CORENO AUSONIO – Sono sfilati nella giornata di ieri i primi testimoni dell’accusa e della parte civile nel processo nel quale è imputato Giuseppe Di Bello, il 35enne di Coreno Ausonio accusato di aver ucciso i due fratelli Amilcare e Giuseppe Mattei di Castelforte, 41 e 51 anni, nella loro cava “Gpr Tirreno Srl” di Coreno nella notte tra il 6 e il 7 novembre 2014.
Nella corposa relazione di 90 pagine depositata dai Carabinieri del Ris di Roma viene ricostruita tutta la vicenda, a cominciare dal numero di colpi esplosi: ben 19 ne sarebbero stati sparati in aria, a vuoto, probabilmente per intimidire e mettere in fuga coloro che si erano introdotti per compiere un furto di carburante. E sarebbe questa la ragione per cui Di Bello si trovava all’interno della cava, anche perché non era la prima volta che i due fratelli di Castelforte subivano tali furti notturni.
E proprio i furti notturni sono stati l’argomento al centro delle varie testimonianze. “L’azienda era sempre tenuta sotto controllo – ha spiegato un testimone della parte civile, parente delle vittime – I fratelli Mattei erano stanchi dei furti e facevano continue ispezioni, l’ultima anche qualche tempo prima della loro morte”. Sono, dunque, i continui ammanchi di carburante, secondo la ricostruzione di parte, la motivazione che ha portato al duplice omicidio dei due imprenditori di Castelforte. “Avevano sospetti sulla famiglia Di Bello – ha continuato il testimone – perché chi era entrato in azione doveva conoscere molto bene la cava. Spesso succedeva che dentro ai mezzi venivano trovati acqua e sabbia”.
Conferma quanto già detto dal parente delle vittime anche un ex lavoratore del marmo, ora ristoratore nel Comune di Santi Cosma e Damiano: “I furti erano continui e saliva la rabbia visti i tanti sacrifici fatti. Amilcare e Pino Mattei davano da mangiare a tante famiglie. I sospetti c’erano e pure tanti. Tutti diretti alla famiglia Di Bello, perché sappiamo che non acquistavano mai gasolio eppure lavoravano”.

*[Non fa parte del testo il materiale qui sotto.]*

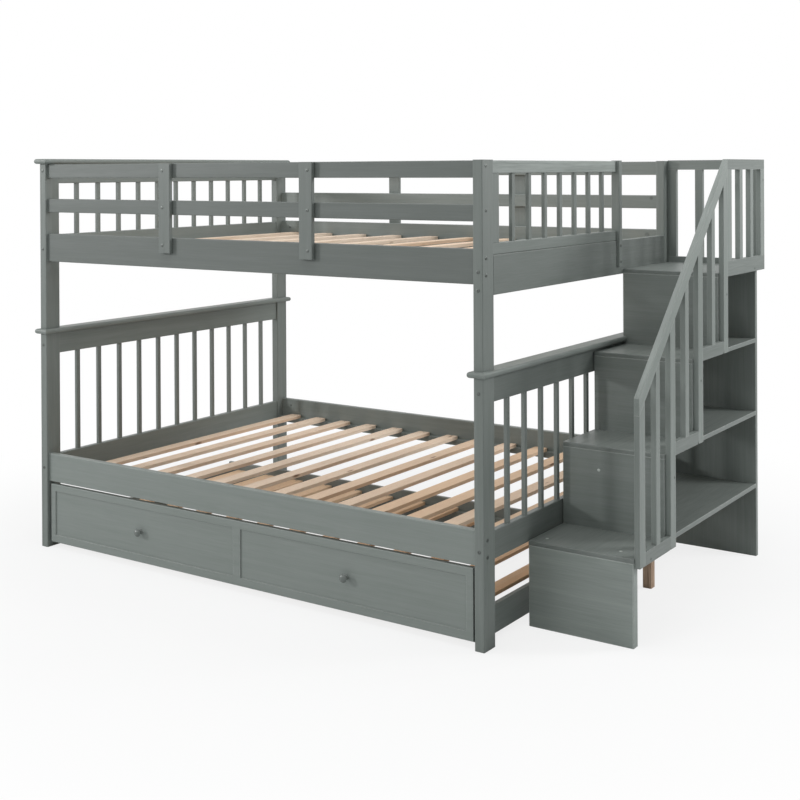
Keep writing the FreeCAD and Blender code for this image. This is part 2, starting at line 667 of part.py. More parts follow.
def trundle_frame():
    """Front, sides, rear board, ledgers, slats and knobs of the trundle."""
    keep("trundle_front", trundle_front())
    side_y = TRUNDLE_FRONT_Y + TRUNDLE_FRONT_T
    rear_y = TRUNDLE_FRONT_Y + TRUNDLE_DEPTH - TRUNDLE_BOARD_T
    left_x = INNER_LEFT + TRUNDLE_SIDE_GAP
    right_x = INNER_RIGHT - TRUNDLE_SIDE_GAP - TRUNDLE_BOARD_T
    sides = [board(x, side_y, TRUNDLE_SIDE_Z, TRUNDLE_BOARD_T, rear_y - side_y, TRUNDLE_SIDE_H)
             for x in (left_x, right_x)]
    keep("trundle_sides", group(sides))
    full = right_x + TRUNDLE_BOARD_T - left_x
    keep("trundle_rear", rail(left_x, rear_y, TRUNDLE_SIDE_Z, full, TRUNDLE_BOARD_T, TRUNDLE_REAR_H))
    inner_left = left_x + TRUNDLE_BOARD_T
    inner = right_x - inner_left
    slat_z = TRUNDLE_SIDE_Z + TRUNDLE_SIDE_H - TRUNDLE_SLAT_T
    ledger_z = slat_z - LEDGER_H
    pair = [board(inner_left, side_y, ledger_z, inner, LEDGER_W, LEDGER_H),
            board(inner_left, rear_y - LEDGER_W, ledger_z, inner, LEDGER_W, LEDGER_H)]
    keep("trundle_ledgers", group(pair))
    slats = []
    first = inner_left + TRUNDLE_SLAT_MARGIN
    last = right_x - TRUNDLE_SLAT_MARGIN
    for x in laid_out(first, last, TRUNDLE_SLAT_COUNT, TRUNDLE_SLAT_W):
        slats.append(board(x, side_y, slat_z, TRUNDLE_SLAT_W, rear_y - side_y, TRUNDLE_SLAT_T))
    keep("trundle_slats", group(slats))
    knob_z = TRUNDLE_FRONT_Z + TRUNDLE_FRONT_H / 2
    keep("trundle_knobs", group([knob(TRUNDLE_LEFT + KNOB_INSET, knob_z),
                                 knob(TRUNDLE_RIGHT - KNOB_INSET, knob_z)]))


def caster_fork(x, y):
    """U-shaped bracket with its axle; x is the lowest X of the bracket, y the axle's."""
    span = WHEEL_W + 2 * WHEEL_SIDE_GAP
    width = span + 2 * FORK_PLATE_T
    bottom = WHEEL_R - AXLE_R * 2
    plate_z = 2 * WHEEL_R + FORK_TOP_GAP
    height = plate_z + FORK_PLATE_T - bottom
    outer = board(x, y - FORK_W / 2, bottom, width, FORK_W, height)
    hollow = board(x + FORK_PLATE_T, y - FORK_W / 2, bottom, span, FORK_W, plate_z - bottom)
    axle = rod(V(x, y, WHEEL_R), V(1, 0, 0), AXLE_R, width)
    return outer.cut(hollow).fuse(axle)


def caster_wheel(x, y):
    """Wheel with an axle bore."""
    tyre = rod(V(x, y, WHEEL_R), V(1, 0, 0), WHEEL_R, WHEEL_W)
    bore = rod(V(x, y, WHEEL_R), V(1, 0, 0), AXLE_R + AXLE_CLEARANCE, WHEEL_W)
    return tyre.cut(bore)


def casters():
    """Four fixed casters on the inner faces of the trundle's sides."""
    fork_w = WHEEL_W + 2 * WHEEL_SIDE_GAP + 2 * FORK_PLATE_T
    left_x = INNER_LEFT + TRUNDLE_SIDE_GAP + TRUNDLE_BOARD_T
    right_x = INNER_RIGHT - TRUNDLE_SIDE_GAP - TRUNDLE_BOARD_T - fork_w
    front_y = TRUNDLE_FRONT_Y + TRUNDLE_FRONT_T + CASTER_INSET
    rear_y = TRUNDLE_FRONT_Y + TRUNDLE_DEPTH - TRUNDLE_BOARD_T - CASTER_INSET
    forks = []
    for side, x in (("left", left_x), ("right", right_x)):
        for place, y in (("front", front_y), ("rear", rear_y)):
            forks.append(caster_fork(x, y))
            wheel = caster_wheel(x + FORK_PLATE_T + WHEEL_SIDE_GAP, y)
            keep("caster_wheel_" + place + "_" + side, wheel)
    keep("caster_forks", group(forks))


def main():
    """Build every piece, centre the plan on the origin and write one file for each name."""
    lower_bunk()
    upper_bunk()
    guards()
    open_end()
    staircase()
    railing()
    platform_guards()
    trundle_frame()
    casters()
    os.makedirs("parts", exist_ok=True)
    for name, shape in NODES.items():
        shape.translate(-PLAN_CENTRE)
        shape.exportStep("parts/" + name + ".step")
    print(len(NODES), "pieces, plan centre at", PLAN_CENTRE)


main()
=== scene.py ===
"""Looks of a grey painted bunk bed with storage stairs and a pull-out trundle.

The frame brings in the fixed solids. This script gives each of them its finish, adds the small
fittings that a joiner would see (socket bolts, barrel nuts, slat screws, screw caps, moulded
wheels and their rivets), and sets up the plain floor, the lamps and the camera. Lengths are in
metres unless a name ends in mm, and places given to bed() are in millimetres from the outer foot
of the front left post.
"""

import json
import logging
import math
from contextlib import contextmanager
from dataclasses import dataclass
from enum import Enum
from typing import Any, Callable, Iterable, Iterator

import bmesh
import bpy
from mathutils import Matrix, Vector

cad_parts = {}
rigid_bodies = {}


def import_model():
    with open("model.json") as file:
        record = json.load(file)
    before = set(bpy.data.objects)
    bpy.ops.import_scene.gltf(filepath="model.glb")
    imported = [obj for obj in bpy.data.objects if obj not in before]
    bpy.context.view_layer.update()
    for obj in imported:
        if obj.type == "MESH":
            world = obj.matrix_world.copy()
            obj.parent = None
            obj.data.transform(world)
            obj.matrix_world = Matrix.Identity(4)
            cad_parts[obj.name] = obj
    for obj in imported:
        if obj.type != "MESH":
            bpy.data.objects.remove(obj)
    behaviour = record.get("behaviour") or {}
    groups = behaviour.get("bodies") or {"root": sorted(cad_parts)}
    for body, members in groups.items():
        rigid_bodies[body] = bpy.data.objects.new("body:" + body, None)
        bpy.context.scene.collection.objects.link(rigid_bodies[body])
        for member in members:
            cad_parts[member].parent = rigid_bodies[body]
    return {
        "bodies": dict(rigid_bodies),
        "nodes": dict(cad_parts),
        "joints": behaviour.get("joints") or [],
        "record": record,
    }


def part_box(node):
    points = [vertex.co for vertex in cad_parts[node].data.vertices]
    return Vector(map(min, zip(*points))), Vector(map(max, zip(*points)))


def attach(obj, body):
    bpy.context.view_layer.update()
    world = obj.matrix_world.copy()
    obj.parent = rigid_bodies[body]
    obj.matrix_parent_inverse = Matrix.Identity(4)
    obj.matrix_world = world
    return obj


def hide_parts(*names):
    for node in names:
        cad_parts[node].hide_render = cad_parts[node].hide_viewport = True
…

Un dipendente dell’azienda dei due fratelli di Castelforte ha riferito su come i due imprenditori cercavano di monitorare gli ammanchi di carburante: c’erano alcuni lavoratori incaricati di misurare il quantitativo di nafta nei serbatoi degli escavatori sia di sera che di mattina, per stabilire se vi fossero stati dei furti di carburante. Per tale motivo avevano installato oltre alle telecamere sparse per l’area aziendale anche una fototrappola, ma senza sortire alcun effetto in quanto i ladri non venivano mai beccati. Un altro ex dipendente ha spiegato di aver trovato delle taniche di carburante nascoste sotto le foglie durante una battuta di caccia in montagna. “Chiamai Pino, per verificare, ma quando il padre del Di Bello non c’era: avevo paura”, ha spiegato. Nella prossima udienza continueranno le escussioni dei testi della pubblica accusa.
Giuseppe Di Bello è accusato non solo di duplice omicidio e di porto abusivo di arma da fuoco clandestina ma anche di tentato furto aggravato e ricettazione. Infatti, secondo le immagini acquisite dai carabinieri di Pontecorvo, diretti dal Capitano Fabio Imbratta e dal Tenente Vittorio De Lisa, i fratelli Mattei avrebbero sorpreso Di Bello proprio mentre stava commettendo un furto di gasolio.
Gli uomini dell’Arma hanno acquisito le foto provenienti da un sofisticato sistema di videosorveglianza collegato ad una fotocellula che i proprietari della cava avevano fatto installare per scoprire gli autori dei continui furti di carburante dai caterpillar. Proprio grazie a questo sistema a infrarossi, i due fratelli Pino e Amilcare Mattei sono stati allertati dell’intrusione all’interno del loro cantiere. Per questo si sono subito diretti sul luogo, dove purtroppo hanno trovato la morte.